#### [WORK TO DO]
A precise retyping is required of every line from the one containing "# Check and write each piece" down to the one containing "cad_parts[node].hide_render = cad_parts[node].hide_viewport", both included, and of no other line.

***** SUPPLIED INFORMATION *****

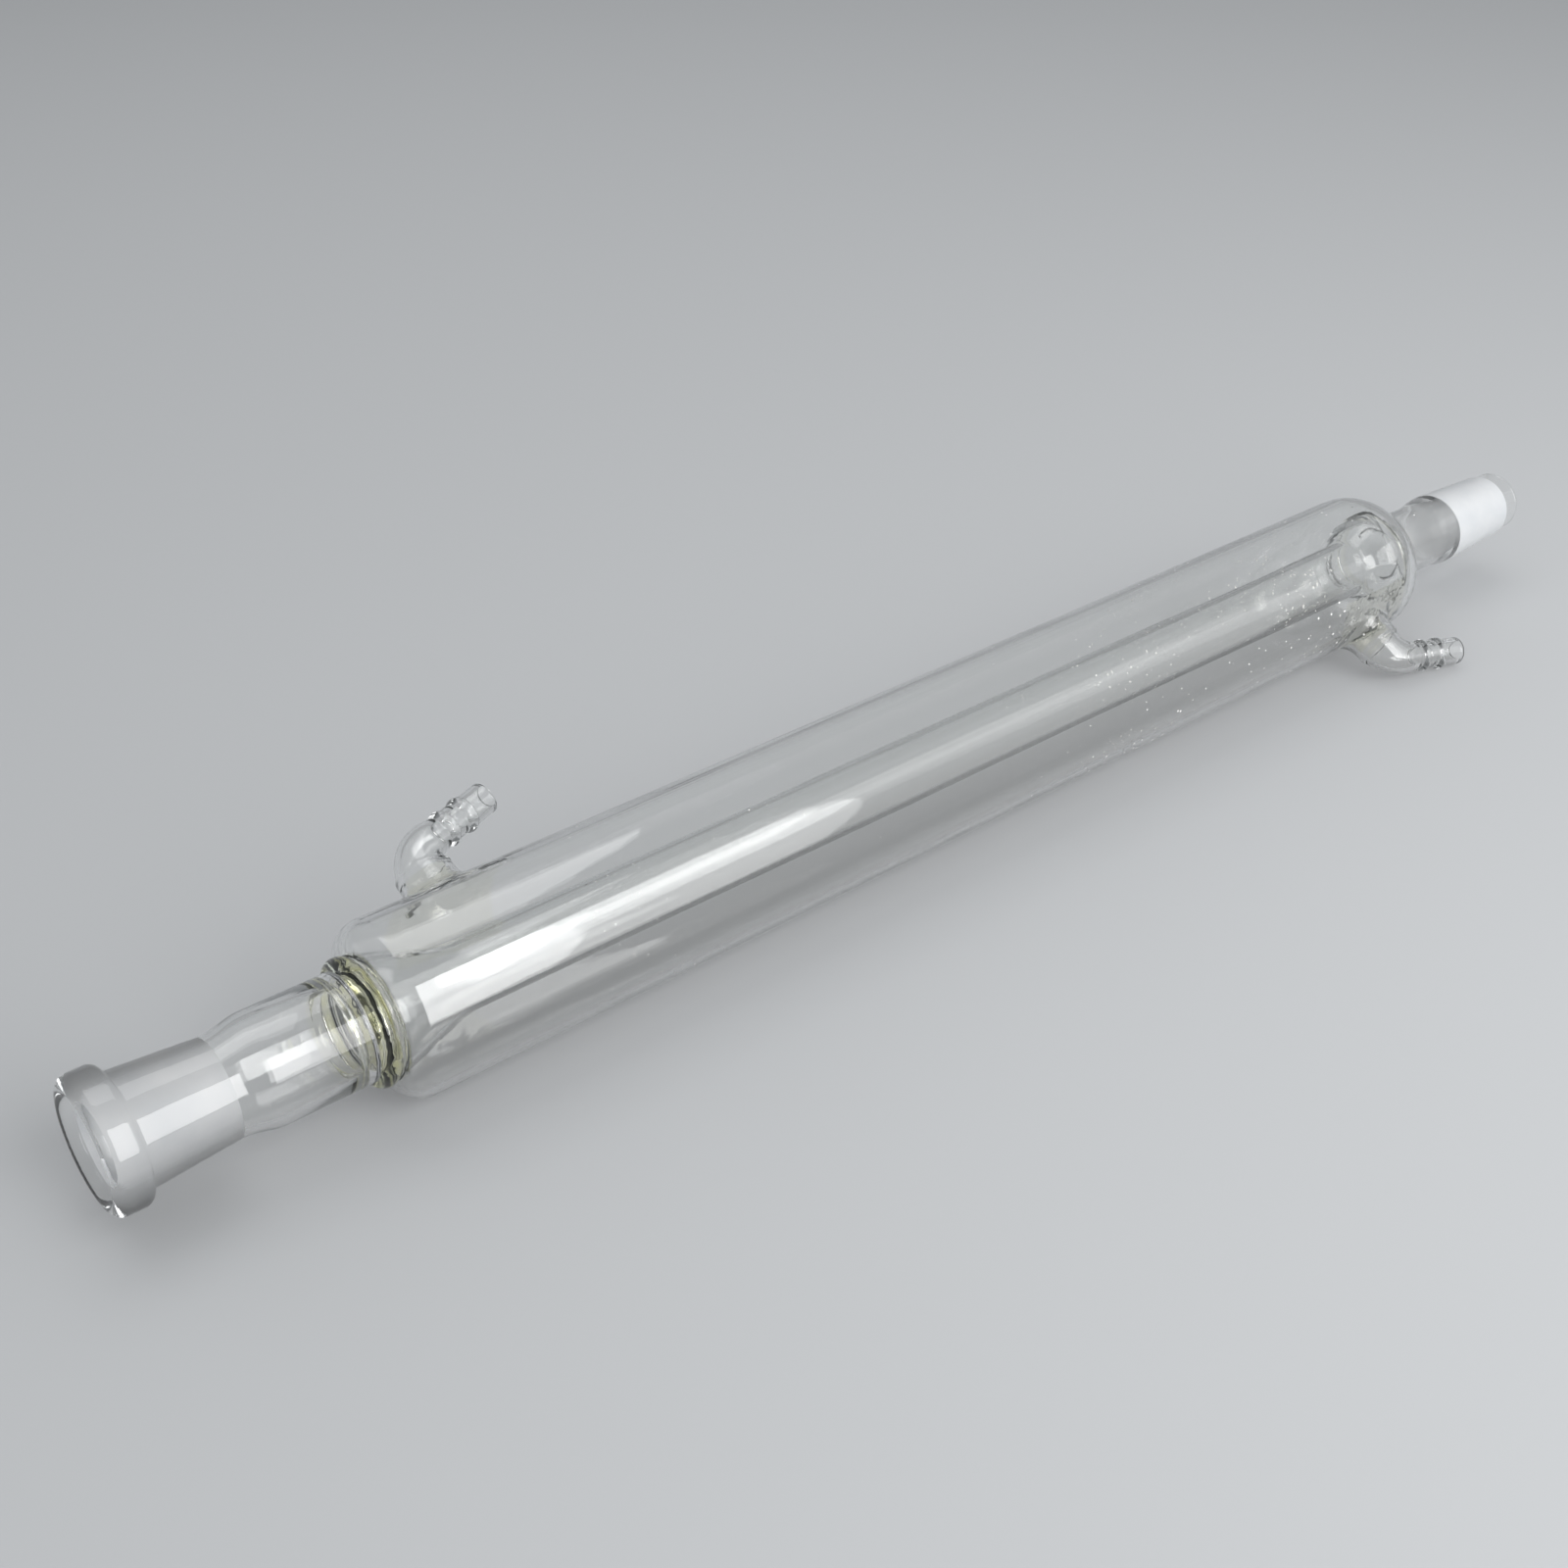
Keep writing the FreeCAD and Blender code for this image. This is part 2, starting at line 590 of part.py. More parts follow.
def make_hose_connection(label, along, roll):
    body = new_body(label, along, roll)
    spine = draw_outline(new_sketch(body, f"{label}_bend", "XZ_Plane"), [
        (None, "boss_top"),
        (None, "bend_start", "arm_bend_radius", RIGHT),
        ("bend_end_along", "bend_end_out"),
        ("nipple_start_along", "nipple_start_out"),
    ], closed=False)
    horn(body, "AdditivePipe", f"{label}_horn", spine, "boss", "arm_end")
    nipple = draw_outline(nipple_sketch(body, f"{label}_nipple_outline"), [
        ("nipple_start", None),
        ("nipple_start", "nipple"),
        ("barb_one_start", "nipple", "barb_curve", RIGHT),
        ("barb_one_end", "nipple"),
        ("barb_two_start", "nipple", "barb_curve", RIGHT),
        ("barb_two_end", "nipple"),
        ("tip_round_start", "nipple", "nipple_rounding", RIGHT),
        ("nipple_end", "tip_round_inner"),
        ("nipple_end", None),
    ])
    turn(body, "Revolution", nipple, "H_Axis", f"{label}_nipple")
    horn(body, "SubtractivePipe", f"{label}_horn_bore", spine, "boss_bore", "nipple_hole")
    hole = draw_outline(nipple_sketch(body, f"{label}_nipple_bore"), [
        ("nipple_start", None),
        ("nipple_start", "nipple_hole"),
        ("nipple_end", "nipple_hole"),
        ("nipple_end", None),
    ])
    turn(body, "Groove", hole, "H_Axis", f"{label}_nipple_hole")
    return body


# Pieces in the order they are sealed together
pieces = [
    make_condensing_tube(),
    make_ground_socket(),
    make_near_ring_seal(),
    make_water_jacket(),
    make_far_ring_seal(),
    make_ground_cone(),
    make_hose_connection("near_hose_connection", "near_arm_frame", "near_roll"),
    make_hose_connection("far_hose_connection", "far_arm_frame", "far_roll"),
]
document.recompute()


# Check and write each piece
for item in document.Objects:
    for state in ("Invalid", "Error"):
        if state in item.State:
            raise RuntimeError(f"{item.Name} did not build: {item.State}")

os.makedirs("parts", exist_ok=True)
for piece in pieces:
    if piece.Shape.isNull() or not piece.Shape.isValid() or piece.Shape.Volume <= 0:
        raise RuntimeError(f"{piece.Label} has no sound solid")
    piece.Shape.exportStep(os.path.join("parts", f"{piece.Label}.step"))
    print(piece.Label, len(piece.Shape.Solids), round(piece.Shape.Volume), piece.Shape.BoundBox)
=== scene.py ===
import math

import bmesh
import bpy
from mathutils import Matrix, Vector


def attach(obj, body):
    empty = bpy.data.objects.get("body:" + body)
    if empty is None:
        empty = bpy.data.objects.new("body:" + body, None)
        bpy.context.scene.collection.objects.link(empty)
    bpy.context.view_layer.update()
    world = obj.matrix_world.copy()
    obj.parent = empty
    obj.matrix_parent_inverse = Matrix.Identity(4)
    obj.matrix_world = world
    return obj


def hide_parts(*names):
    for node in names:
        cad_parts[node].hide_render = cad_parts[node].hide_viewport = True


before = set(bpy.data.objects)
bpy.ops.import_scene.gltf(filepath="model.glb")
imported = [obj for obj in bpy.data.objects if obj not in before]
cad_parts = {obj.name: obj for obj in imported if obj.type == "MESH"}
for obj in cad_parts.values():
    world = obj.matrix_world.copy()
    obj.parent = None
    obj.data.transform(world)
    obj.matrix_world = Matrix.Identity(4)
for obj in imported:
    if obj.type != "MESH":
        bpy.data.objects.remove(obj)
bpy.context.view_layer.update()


# Condensing tube
# A thin drawn tube of borosilicate glass, opened out like a funnel at both ends on the lathe.
# Its wide ends are what the ring seals hold, so the tube hangs free inside the water jacket.
MM = 0.001
LENGTH = 520.5
AXIS_HEIGHT = 23.1
SIDES = 128
LEFT, RIGHT = 1, -1
ARC_STEP, FEWEST_ARC_STEPS, FLARE_STEPS = math.radians(6), 4, 14

TAIL, TAIL_BORE = 14.3, 12.1
TUBE, TUBE_BORE = 9.0, 7.5
NEAR_FUNNEL = (72.0, 97.0)
FAR_FUNNEL = (435.0, 446.0)
FAR_RIM, FAR_RIM_BORE, FAR_RIM_END = 14.6, 12.6, 448.6
FUSED_WEB, RIM_MELT = 0.2, 0.5


def sweep(start, finish, radius, side):
    """The points of a short arc after its start, its centre to the left or the right."""
    start, finish = Vector(start), Vector(finish)
    chord = finish - start
    across = Vector((-chord.y, chord.x)).normalized() * side
    centre = (start + finish) / 2 + across * math.sqrt(max(radius ** 2 - chord.length_squared / 4, 0))
    first = math.atan2(start.y - centre.y, start.x - centre.x)
    turn = 2 * math.asin(min(chord.length / 2 / radius, 1)) * side
    steps = max(FEWEST_ARC_STEPS, math.ceil(abs(turn) / ARC_STEP))
    return [(centre.x + radius * math.cos(first + turn * step / steps),
             centre.y + radius * math.sin(first + turn * step / steps)) for step in range(1, steps + 1)]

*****

#### [EXPECTED ANSWER]
# Check and write each piece
for item in document.Objects:
    for state in ("Invalid", "Error"):
        if state in item.State:
            raise RuntimeError(f"{item.Name} did not build: {item.State}")

os.makedirs("parts", exist_ok=True)
for piece in pieces:
    if piece.Shape.isNull() or not piece.Shape.isValid() or piece.Shape.Volume <= 0:
        raise RuntimeError(f"{piece.Label} has no sound solid")
    piece.Shape.exportStep(os.path.join("parts", f"{piece.Label}.step"))
    print(piece.Label, len(piece.Shape.Solids), round(piece.Shape.Volume), piece.Shape.BoundBox)
=== scene.py ===
import math

import bmesh
import bpy
from mathutils import Matrix, Vector


def attach(obj, body):
    empty = bpy.data.objects.get("body:" + body)
    if empty is None:
        empty = bpy.data.objects.new("body:" + body, None)
        bpy.context.scene.collection.objects.link(empty)
    bpy.context.view_layer.update()
    world = obj.matrix_world.copy()
    obj.parent = empty
    obj.matrix_parent_inverse = Matrix.Identity(4)
    obj.matrix_world = world
    return obj


def hide_parts(*names):
    for node in names:
        cad_parts[node].hide_render = cad_parts[node].hide_viewport = True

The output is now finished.